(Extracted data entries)
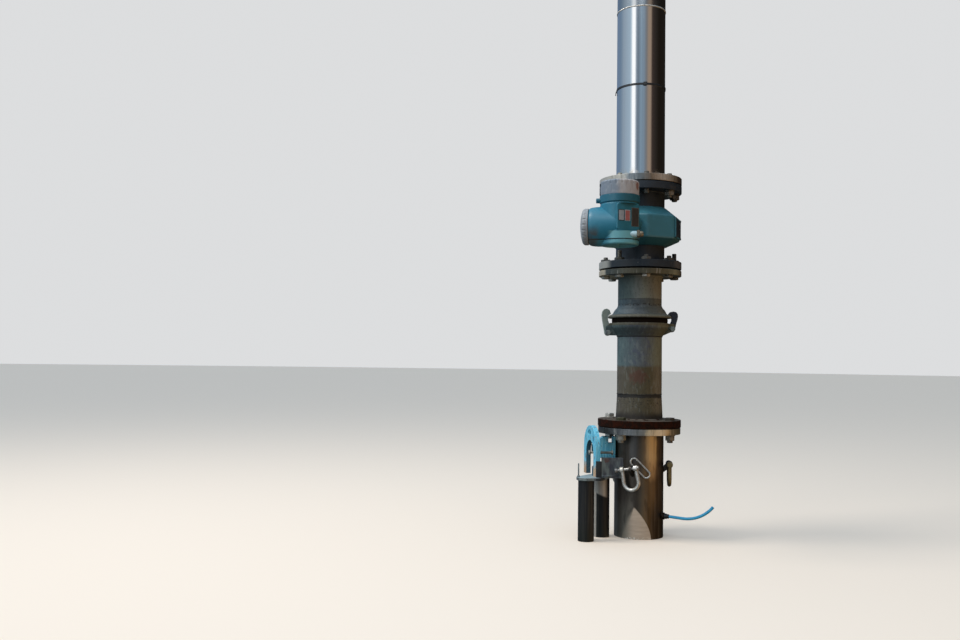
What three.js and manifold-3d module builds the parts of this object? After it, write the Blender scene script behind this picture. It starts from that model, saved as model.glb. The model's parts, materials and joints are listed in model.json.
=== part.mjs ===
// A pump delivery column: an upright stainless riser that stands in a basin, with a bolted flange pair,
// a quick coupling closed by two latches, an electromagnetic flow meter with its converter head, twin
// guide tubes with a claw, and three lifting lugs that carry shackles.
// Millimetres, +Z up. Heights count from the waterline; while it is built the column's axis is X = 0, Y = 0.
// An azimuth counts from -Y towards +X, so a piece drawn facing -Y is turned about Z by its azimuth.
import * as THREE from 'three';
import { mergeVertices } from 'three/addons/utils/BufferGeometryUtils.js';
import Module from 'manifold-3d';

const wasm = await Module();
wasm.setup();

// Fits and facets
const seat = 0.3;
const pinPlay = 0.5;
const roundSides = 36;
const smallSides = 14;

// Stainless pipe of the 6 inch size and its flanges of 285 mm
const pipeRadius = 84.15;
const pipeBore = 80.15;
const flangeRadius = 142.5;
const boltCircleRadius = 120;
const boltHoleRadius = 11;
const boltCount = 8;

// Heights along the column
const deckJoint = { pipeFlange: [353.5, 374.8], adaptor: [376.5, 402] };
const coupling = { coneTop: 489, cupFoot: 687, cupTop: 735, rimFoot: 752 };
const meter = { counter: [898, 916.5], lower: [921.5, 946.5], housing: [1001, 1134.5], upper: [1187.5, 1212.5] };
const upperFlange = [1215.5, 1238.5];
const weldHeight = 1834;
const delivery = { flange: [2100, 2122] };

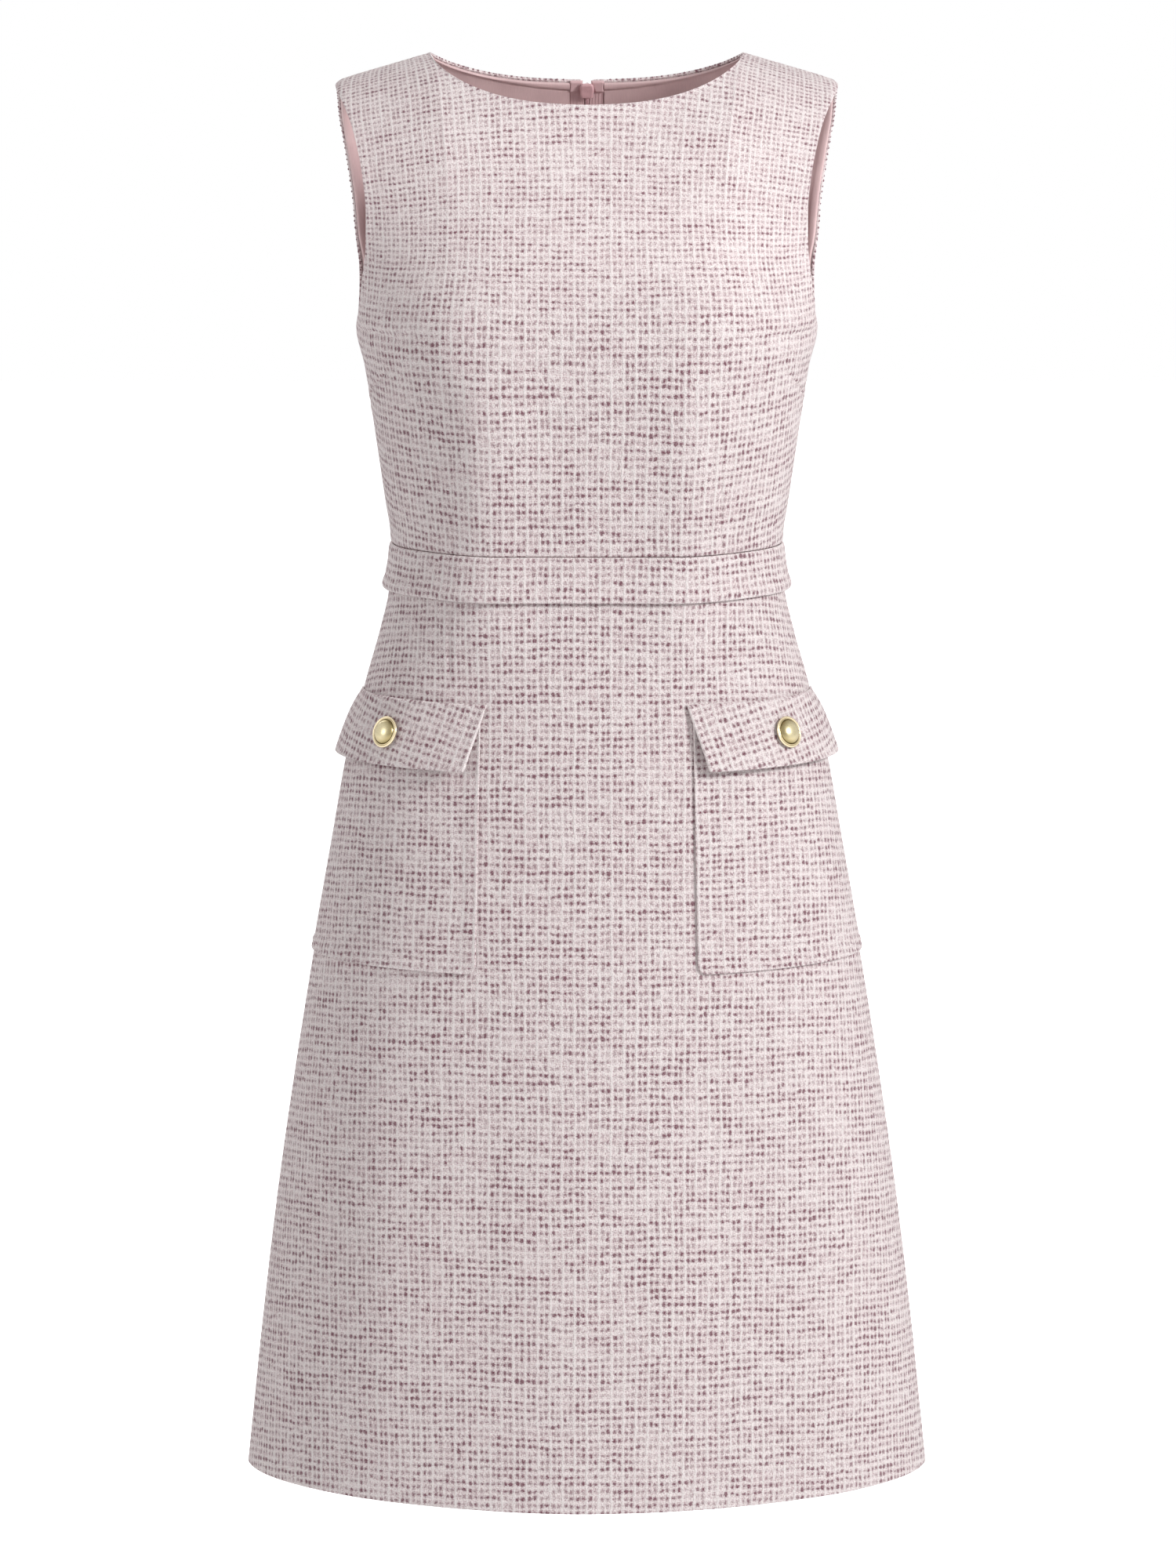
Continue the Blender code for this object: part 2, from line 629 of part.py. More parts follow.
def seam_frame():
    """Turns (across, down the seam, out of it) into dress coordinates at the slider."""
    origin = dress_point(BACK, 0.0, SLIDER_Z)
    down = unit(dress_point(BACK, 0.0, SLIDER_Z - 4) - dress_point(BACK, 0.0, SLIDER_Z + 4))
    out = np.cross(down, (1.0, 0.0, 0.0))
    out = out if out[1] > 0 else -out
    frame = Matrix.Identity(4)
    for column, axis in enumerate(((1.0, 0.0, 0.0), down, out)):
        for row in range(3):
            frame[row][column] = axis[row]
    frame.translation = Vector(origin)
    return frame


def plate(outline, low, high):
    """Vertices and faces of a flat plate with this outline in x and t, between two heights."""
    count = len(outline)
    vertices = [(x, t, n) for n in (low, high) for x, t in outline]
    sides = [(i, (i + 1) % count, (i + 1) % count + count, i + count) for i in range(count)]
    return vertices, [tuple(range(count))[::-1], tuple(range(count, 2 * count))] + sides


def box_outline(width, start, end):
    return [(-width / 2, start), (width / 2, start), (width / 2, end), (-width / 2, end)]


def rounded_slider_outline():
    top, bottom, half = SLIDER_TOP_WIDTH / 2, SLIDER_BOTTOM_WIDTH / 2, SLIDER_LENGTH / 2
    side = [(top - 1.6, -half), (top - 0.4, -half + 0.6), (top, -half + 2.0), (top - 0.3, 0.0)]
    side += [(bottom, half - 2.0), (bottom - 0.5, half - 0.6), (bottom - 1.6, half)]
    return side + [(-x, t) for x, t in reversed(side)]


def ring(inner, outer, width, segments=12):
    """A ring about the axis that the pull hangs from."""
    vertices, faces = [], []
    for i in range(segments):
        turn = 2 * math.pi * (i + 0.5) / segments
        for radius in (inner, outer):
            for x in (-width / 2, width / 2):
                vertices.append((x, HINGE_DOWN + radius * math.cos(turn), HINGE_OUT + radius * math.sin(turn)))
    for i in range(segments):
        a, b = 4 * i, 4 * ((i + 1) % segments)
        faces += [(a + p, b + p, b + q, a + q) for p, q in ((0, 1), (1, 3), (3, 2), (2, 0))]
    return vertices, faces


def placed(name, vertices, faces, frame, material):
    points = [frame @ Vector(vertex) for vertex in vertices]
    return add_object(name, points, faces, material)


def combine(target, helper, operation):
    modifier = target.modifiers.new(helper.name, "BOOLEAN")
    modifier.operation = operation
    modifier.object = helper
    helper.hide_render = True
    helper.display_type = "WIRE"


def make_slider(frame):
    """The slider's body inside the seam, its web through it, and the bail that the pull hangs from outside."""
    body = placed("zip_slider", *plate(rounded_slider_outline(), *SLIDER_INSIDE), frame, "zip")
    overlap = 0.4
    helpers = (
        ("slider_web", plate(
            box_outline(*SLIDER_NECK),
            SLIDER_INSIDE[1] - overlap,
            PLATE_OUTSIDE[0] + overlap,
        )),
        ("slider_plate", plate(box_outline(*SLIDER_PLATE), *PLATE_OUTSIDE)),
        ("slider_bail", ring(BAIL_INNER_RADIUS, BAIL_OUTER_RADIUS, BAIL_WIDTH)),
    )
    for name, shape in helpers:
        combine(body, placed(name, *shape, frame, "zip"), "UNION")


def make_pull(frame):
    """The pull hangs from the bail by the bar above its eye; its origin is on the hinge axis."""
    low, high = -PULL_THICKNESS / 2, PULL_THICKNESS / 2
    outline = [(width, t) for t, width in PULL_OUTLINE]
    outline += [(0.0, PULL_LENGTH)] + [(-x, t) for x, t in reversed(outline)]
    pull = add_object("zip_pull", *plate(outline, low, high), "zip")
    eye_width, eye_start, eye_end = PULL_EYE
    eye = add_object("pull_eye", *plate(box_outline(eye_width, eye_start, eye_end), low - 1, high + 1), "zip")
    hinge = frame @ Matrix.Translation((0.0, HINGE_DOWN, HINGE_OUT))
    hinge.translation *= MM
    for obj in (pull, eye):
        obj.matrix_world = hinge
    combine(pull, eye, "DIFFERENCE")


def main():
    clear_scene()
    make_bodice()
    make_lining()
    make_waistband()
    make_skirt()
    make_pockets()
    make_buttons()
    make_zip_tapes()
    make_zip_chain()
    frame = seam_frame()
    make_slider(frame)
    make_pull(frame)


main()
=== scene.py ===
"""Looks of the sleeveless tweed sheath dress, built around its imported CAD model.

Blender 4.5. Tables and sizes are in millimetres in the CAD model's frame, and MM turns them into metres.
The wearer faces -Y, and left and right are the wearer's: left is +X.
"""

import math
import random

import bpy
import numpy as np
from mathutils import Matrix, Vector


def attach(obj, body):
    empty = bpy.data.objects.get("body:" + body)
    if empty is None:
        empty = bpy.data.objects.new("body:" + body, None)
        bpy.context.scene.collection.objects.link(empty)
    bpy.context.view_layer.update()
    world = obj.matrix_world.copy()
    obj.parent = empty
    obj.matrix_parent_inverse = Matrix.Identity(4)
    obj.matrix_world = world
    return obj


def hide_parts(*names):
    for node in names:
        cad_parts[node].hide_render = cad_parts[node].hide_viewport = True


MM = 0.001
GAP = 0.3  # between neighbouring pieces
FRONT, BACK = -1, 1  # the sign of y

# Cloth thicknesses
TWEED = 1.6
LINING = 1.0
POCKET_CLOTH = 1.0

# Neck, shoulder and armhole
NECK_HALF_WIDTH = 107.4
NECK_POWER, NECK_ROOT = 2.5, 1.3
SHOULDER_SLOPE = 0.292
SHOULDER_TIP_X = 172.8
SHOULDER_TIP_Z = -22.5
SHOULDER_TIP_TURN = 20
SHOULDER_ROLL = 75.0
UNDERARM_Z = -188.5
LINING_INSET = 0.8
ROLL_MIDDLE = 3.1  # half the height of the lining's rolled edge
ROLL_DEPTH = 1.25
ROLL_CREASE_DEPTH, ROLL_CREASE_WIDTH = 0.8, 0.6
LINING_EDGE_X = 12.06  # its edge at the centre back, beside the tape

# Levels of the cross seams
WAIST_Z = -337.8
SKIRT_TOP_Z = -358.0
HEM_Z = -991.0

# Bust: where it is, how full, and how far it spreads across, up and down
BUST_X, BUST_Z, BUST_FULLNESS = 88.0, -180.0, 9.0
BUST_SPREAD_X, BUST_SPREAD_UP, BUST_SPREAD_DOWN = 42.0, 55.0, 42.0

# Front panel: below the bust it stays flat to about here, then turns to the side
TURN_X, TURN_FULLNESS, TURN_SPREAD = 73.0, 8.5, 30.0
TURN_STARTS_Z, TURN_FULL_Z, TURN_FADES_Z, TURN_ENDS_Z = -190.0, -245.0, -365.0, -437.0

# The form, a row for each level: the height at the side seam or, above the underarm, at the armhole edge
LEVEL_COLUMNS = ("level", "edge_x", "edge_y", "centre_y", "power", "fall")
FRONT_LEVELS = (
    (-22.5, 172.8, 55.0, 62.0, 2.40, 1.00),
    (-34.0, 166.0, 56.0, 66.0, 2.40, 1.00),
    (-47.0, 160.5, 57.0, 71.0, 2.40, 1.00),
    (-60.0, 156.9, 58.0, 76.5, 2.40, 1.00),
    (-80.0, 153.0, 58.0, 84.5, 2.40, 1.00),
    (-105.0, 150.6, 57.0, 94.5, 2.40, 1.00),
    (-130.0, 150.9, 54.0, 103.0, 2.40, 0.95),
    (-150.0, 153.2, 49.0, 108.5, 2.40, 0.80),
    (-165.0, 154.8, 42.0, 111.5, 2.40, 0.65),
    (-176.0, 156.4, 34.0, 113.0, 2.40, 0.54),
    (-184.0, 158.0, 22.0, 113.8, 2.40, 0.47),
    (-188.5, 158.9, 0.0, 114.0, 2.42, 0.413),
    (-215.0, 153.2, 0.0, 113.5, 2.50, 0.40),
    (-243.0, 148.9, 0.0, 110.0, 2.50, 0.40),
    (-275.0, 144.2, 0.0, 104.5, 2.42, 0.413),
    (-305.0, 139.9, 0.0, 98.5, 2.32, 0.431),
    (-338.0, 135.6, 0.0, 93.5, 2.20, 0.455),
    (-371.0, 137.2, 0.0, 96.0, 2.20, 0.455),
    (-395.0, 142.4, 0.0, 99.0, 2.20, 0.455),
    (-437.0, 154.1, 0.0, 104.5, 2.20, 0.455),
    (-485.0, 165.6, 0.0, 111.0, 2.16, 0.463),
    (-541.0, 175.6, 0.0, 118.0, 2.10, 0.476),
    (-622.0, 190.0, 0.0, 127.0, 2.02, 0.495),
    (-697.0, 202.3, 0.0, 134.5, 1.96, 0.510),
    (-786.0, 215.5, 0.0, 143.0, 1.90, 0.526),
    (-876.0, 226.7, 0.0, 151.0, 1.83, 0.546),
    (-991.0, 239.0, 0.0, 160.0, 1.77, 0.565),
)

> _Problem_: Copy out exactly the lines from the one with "make_buttons()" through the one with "obj.parent = empty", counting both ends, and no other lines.

> _Solution_:
    make_buttons()
    make_zip_tapes()
    make_zip_chain()
    frame = seam_frame()
    make_slider(frame)
    make_pull(frame)


main()
=== scene.py ===
"""Looks of the sleeveless tweed sheath dress, built around its imported CAD model.

Blender 4.5. Tables and sizes are in millimetres in the CAD model's frame, and MM turns them into metres.
The wearer faces -Y, and left and right are the wearer's: left is +X.
"""

import math
import random

import bpy
import numpy as np
from mathutils import Matrix, Vector


def attach(obj, body):
    empty = bpy.data.objects.get("body:" + body)
    if empty is None:
        empty = bpy.data.objects.new("body:" + body, None)
        bpy.context.scene.collection.objects.link(empty)
    bpy.context.view_layer.update()
    world = obj.matrix_world.copy()
    obj.parent = empty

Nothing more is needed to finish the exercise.